#### Required work:
Below are some records; reproduce every one of them exactly.

#### Records for the exercise:
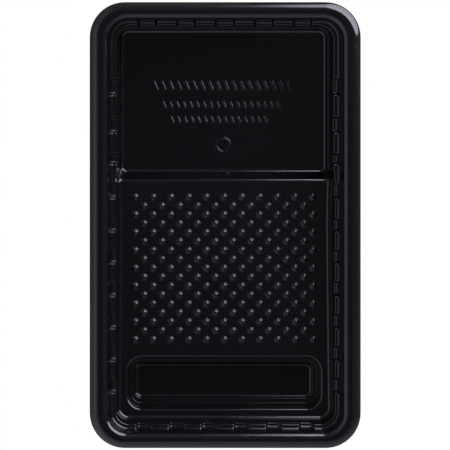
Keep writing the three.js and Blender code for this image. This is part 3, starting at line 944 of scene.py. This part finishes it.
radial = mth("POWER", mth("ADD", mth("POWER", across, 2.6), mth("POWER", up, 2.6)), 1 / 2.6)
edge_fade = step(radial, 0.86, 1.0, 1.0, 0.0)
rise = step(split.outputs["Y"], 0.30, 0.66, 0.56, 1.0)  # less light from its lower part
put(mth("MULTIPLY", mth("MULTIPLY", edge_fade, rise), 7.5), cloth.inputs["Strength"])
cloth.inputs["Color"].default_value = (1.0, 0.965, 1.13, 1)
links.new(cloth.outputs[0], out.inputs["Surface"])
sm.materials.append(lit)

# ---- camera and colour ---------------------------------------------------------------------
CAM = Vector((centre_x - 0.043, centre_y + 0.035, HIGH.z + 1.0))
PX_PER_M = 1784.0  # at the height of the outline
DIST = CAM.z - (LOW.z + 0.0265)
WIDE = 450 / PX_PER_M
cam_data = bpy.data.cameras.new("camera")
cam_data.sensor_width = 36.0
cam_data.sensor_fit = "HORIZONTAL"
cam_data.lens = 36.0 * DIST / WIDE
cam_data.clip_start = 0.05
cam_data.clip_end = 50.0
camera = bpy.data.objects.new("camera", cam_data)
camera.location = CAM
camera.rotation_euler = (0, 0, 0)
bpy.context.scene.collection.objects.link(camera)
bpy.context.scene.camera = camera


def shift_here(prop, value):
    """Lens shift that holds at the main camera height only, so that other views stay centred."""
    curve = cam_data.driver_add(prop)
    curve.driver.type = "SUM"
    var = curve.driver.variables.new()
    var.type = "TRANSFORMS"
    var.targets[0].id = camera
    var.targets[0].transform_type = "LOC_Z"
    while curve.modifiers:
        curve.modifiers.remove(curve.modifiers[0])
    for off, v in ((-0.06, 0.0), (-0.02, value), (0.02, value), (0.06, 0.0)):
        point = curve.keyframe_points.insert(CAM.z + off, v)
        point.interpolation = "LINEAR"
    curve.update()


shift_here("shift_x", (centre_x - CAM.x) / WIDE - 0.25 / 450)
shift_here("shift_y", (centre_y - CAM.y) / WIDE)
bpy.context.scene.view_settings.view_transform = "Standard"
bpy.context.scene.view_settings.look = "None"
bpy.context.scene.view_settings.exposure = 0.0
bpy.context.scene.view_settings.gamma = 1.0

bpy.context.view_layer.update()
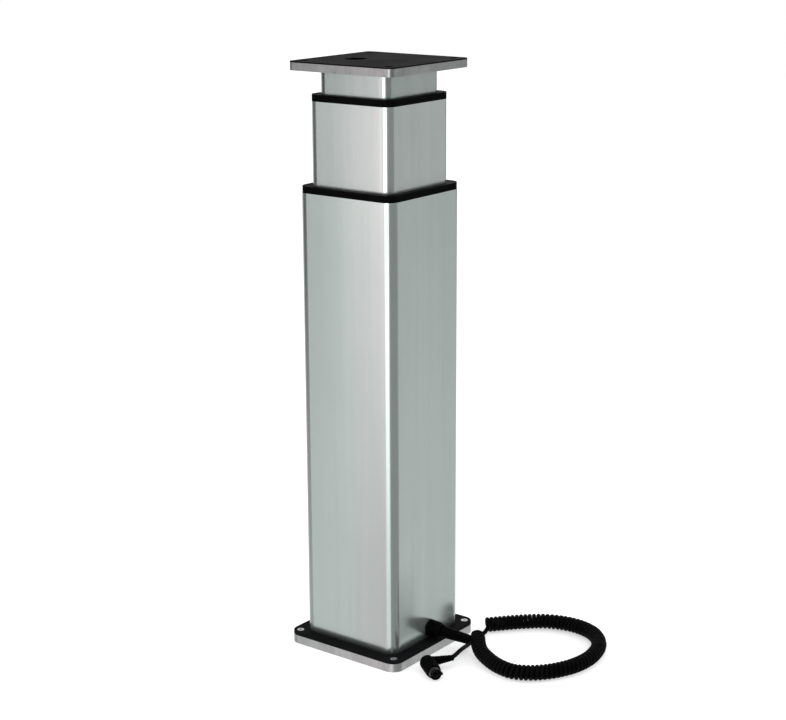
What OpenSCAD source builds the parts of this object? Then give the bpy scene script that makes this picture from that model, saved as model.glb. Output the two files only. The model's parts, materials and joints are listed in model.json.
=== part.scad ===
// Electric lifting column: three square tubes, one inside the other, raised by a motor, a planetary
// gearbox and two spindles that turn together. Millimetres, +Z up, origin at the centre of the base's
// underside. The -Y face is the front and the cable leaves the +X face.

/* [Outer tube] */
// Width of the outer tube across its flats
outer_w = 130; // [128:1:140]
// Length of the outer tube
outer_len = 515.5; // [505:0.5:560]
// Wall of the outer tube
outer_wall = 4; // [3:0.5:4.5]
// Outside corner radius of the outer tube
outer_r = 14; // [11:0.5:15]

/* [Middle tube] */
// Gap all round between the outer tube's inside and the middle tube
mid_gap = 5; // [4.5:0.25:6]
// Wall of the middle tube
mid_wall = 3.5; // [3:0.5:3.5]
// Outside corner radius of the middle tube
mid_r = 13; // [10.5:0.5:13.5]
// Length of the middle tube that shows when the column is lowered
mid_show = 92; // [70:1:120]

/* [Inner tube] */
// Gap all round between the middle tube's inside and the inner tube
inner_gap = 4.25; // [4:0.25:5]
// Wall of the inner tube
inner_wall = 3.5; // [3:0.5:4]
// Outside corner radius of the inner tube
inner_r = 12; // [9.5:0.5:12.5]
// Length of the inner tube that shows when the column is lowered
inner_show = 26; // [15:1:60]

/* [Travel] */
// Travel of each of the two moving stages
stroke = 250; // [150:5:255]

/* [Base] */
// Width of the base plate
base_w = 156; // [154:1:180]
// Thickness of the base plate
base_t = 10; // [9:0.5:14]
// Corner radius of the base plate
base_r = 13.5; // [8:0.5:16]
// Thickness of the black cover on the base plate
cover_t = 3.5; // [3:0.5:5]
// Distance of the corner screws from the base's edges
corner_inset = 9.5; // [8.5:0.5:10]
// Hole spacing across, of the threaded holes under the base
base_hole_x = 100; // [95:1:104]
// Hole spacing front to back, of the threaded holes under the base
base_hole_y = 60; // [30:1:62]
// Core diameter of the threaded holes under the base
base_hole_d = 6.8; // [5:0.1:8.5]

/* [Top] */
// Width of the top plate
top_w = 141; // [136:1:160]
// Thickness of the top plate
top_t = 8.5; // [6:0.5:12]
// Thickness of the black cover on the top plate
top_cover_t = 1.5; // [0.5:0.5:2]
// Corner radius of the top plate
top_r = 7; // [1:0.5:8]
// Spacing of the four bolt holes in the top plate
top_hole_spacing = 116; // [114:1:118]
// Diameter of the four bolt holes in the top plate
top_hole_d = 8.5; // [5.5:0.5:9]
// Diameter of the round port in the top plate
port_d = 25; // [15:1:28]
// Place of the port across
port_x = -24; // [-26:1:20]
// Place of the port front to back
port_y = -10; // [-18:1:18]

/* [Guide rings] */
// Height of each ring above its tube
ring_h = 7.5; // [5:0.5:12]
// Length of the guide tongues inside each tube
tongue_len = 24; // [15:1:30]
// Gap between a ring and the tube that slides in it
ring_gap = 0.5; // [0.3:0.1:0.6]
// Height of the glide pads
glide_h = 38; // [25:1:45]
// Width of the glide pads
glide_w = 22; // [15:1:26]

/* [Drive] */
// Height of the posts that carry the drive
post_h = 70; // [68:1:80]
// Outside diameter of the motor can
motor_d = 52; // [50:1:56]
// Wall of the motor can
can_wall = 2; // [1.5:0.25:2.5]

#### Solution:
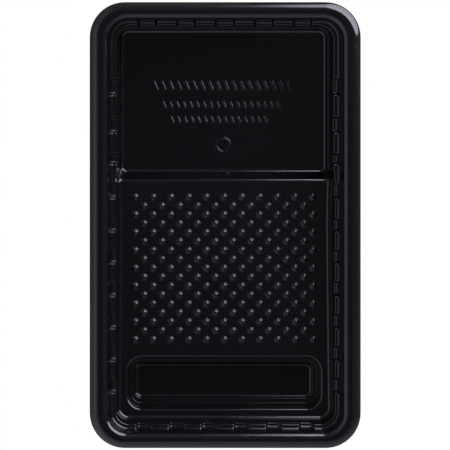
Keep writing the three.js and Blender code for this image. This is part 3, starting at line 944 of scene.py. This part finishes it.
radial = mth("POWER", mth("ADD", mth("POWER", across, 2.6), mth("POWER", up, 2.6)), 1 / 2.6)
edge_fade = step(radial, 0.86, 1.0, 1.0, 0.0)
rise = step(split.outputs["Y"], 0.30, 0.66, 0.56, 1.0)  # less light from its lower part
put(mth("MULTIPLY", mth("MULTIPLY", edge_fade, rise), 7.5), cloth.inputs["Strength"])
cloth.inputs["Color"].default_value = (1.0, 0.965, 1.13, 1)
links.new(cloth.outputs[0], out.inputs["Surface"])
sm.materials.append(lit)

# ---- camera and colour ---------------------------------------------------------------------
CAM = Vector((centre_x - 0.043, centre_y + 0.035, HIGH.z + 1.0))
PX_PER_M = 1784.0  # at the height of the outline
DIST = CAM.z - (LOW.z + 0.0265)
WIDE = 450 / PX_PER_M
cam_data = bpy.data.cameras.new("camera")
cam_data.sensor_width = 36.0
cam_data.sensor_fit = "HORIZONTAL"
cam_data.lens = 36.0 * DIST / WIDE
cam_data.clip_start = 0.05
cam_data.clip_end = 50.0
camera = bpy.data.objects.new("camera", cam_data)
camera.location = CAM
camera.rotation_euler = (0, 0, 0)
bpy.context.scene.collection.objects.link(camera)
bpy.context.scene.camera = camera


def shift_here(prop, value):
    """Lens shift that holds at the main camera height only, so that other views stay centred."""
    curve = cam_data.driver_add(prop)
    curve.driver.type = "SUM"
    var = curve.driver.variables.new()
    var.type = "TRANSFORMS"
    var.targets[0].id = camera
    var.targets[0].transform_type = "LOC_Z"
    while curve.modifiers:
        curve.modifiers.remove(curve.modifiers[0])
    for off, v in ((-0.06, 0.0), (-0.02, value), (0.02, value), (0.06, 0.0)):
        point = curve.keyframe_points.insert(CAM.z + off, v)
        point.interpolation = "LINEAR"
    curve.update()


shift_here("shift_x", (centre_x - CAM.x) / WIDE - 0.25 / 450)
shift_here("shift_y", (centre_y - CAM.y) / WIDE)
bpy.context.scene.view_settings.view_transform = "Standard"
bpy.context.scene.view_settings.look = "None"
bpy.context.scene.view_settings.exposure = 0.0
bpy.context.scene.view_settings.gamma = 1.0

bpy.context.view_layer.update()
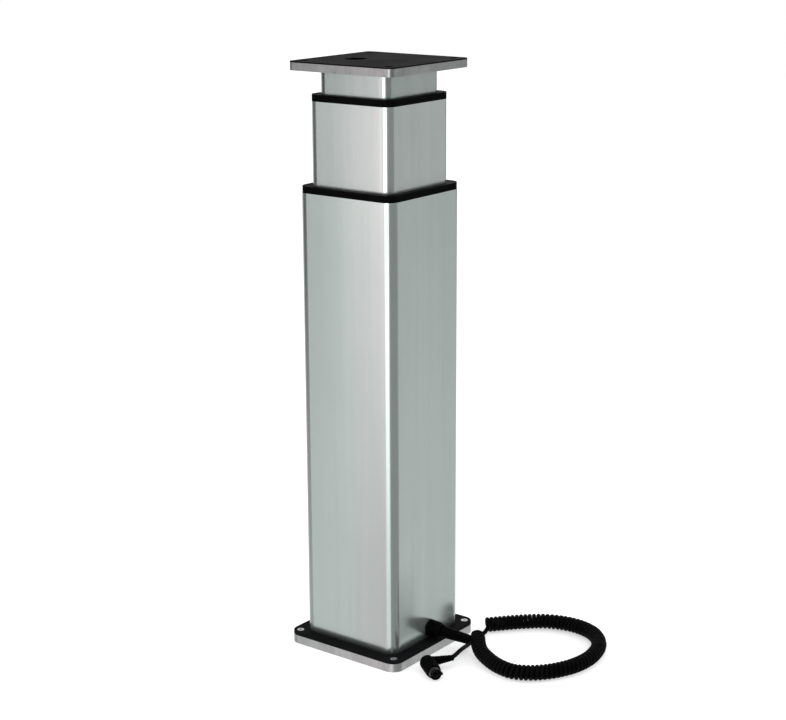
What OpenSCAD source builds the parts of this object? Then give the bpy scene script that makes this picture from that model, saved as model.glb. Output the two files only. The model's parts, materials and joints are listed in model.json.
=== part.scad ===
// Electric lifting column: three square tubes, one inside the other, raised by a motor, a planetary
// gearbox and two spindles that turn together. Millimetres, +Z up, origin at the centre of the base's
// underside. The -Y face is the front and the cable leaves the +X face.

/* [Outer tube] */
// Width of the outer tube across its flats
outer_w = 130; // [128:1:140]
// Length of the outer tube
outer_len = 515.5; // [505:0.5:560]
// Wall of the outer tube
outer_wall = 4; // [3:0.5:4.5]
// Outside corner radius of the outer tube
outer_r = 14; // [11:0.5:15]

/* [Middle tube] */
// Gap all round between the outer tube's inside and the middle tube
mid_gap = 5; // [4.5:0.25:6]
// Wall of the middle tube
mid_wall = 3.5; // [3:0.5:3.5]
// Outside corner radius of the middle tube
mid_r = 13; // [10.5:0.5:13.5]
// Length of the middle tube that shows when the column is lowered
mid_show = 92; // [70:1:120]

/* [Inner tube] */
// Gap all round between the middle tube's inside and the inner tube
inner_gap = 4.25; // [4:0.25:5]
// Wall of the inner tube
inner_wall = 3.5; // [3:0.5:4]
// Outside corner radius of the inner tube
inner_r = 12; // [9.5:0.5:12.5]
// Length of the inner tube that shows when the column is lowered
inner_show = 26; // [15:1:60]

/* [Travel] */
// Travel of each of the two moving stages
stroke = 250; // [150:5:255]

/* [Base] */
// Width of the base plate
base_w = 156; // [154:1:180]
// Thickness of the base plate
base_t = 10; // [9:0.5:14]
// Corner radius of the base plate
base_r = 13.5; // [8:0.5:16]
// Thickness of the black cover on the base plate
cover_t = 3.5; // [3:0.5:5]
// Distance of the corner screws from the base's edges
corner_inset = 9.5; // [8.5:0.5:10]
// Hole spacing across, of the threaded holes under the base
base_hole_x = 100; // [95:1:104]
// Hole spacing front to back, of the threaded holes under the base
base_hole_y = 60; // [30:1:62]
// Core diameter of the threaded holes under the base
base_hole_d = 6.8; // [5:0.1:8.5]

/* [Top] */
// Width of the top plate
top_w = 141; // [136:1:160]
// Thickness of the top plate
top_t = 8.5; // [6:0.5:12]
// Thickness of the black cover on the top plate
top_cover_t = 1.5; // [0.5:0.5:2]
// Corner radius of the top plate
top_r = 7; // [1:0.5:8]
// Spacing of the four bolt holes in the top plate
top_hole_spacing = 116; // [114:1:118]
// Diameter of the four bolt holes in the top plate
top_hole_d = 8.5; // [5.5:0.5:9]
// Diameter of the round port in the top plate
port_d = 25; // [15:1:28]
// Place of the port across
port_x = -24; // [-26:1:20]
// Place of the port front to back
port_y = -10; // [-18:1:18]

/* [Guide rings] */
// Height of each ring above its tube
ring_h = 7.5; // [5:0.5:12]
// Length of the guide tongues inside each tube
tongue_len = 24; // [15:1:30]
// Gap between a ring and the tube that slides in it
ring_gap = 0.5; // [0.3:0.1:0.6]
// Height of the glide pads
glide_h = 38; // [25:1:45]
// Width of the glide pads
glide_w = 22; // [15:1:26]

/* [Drive] */
// Height of the posts that carry the drive
post_h = 70; // [68:1:80]
// Outside diameter of the motor can
motor_d = 52; // [50:1:56]
// Wall of the motor can
can_wall = 2; // [1.5:0.25:2.5]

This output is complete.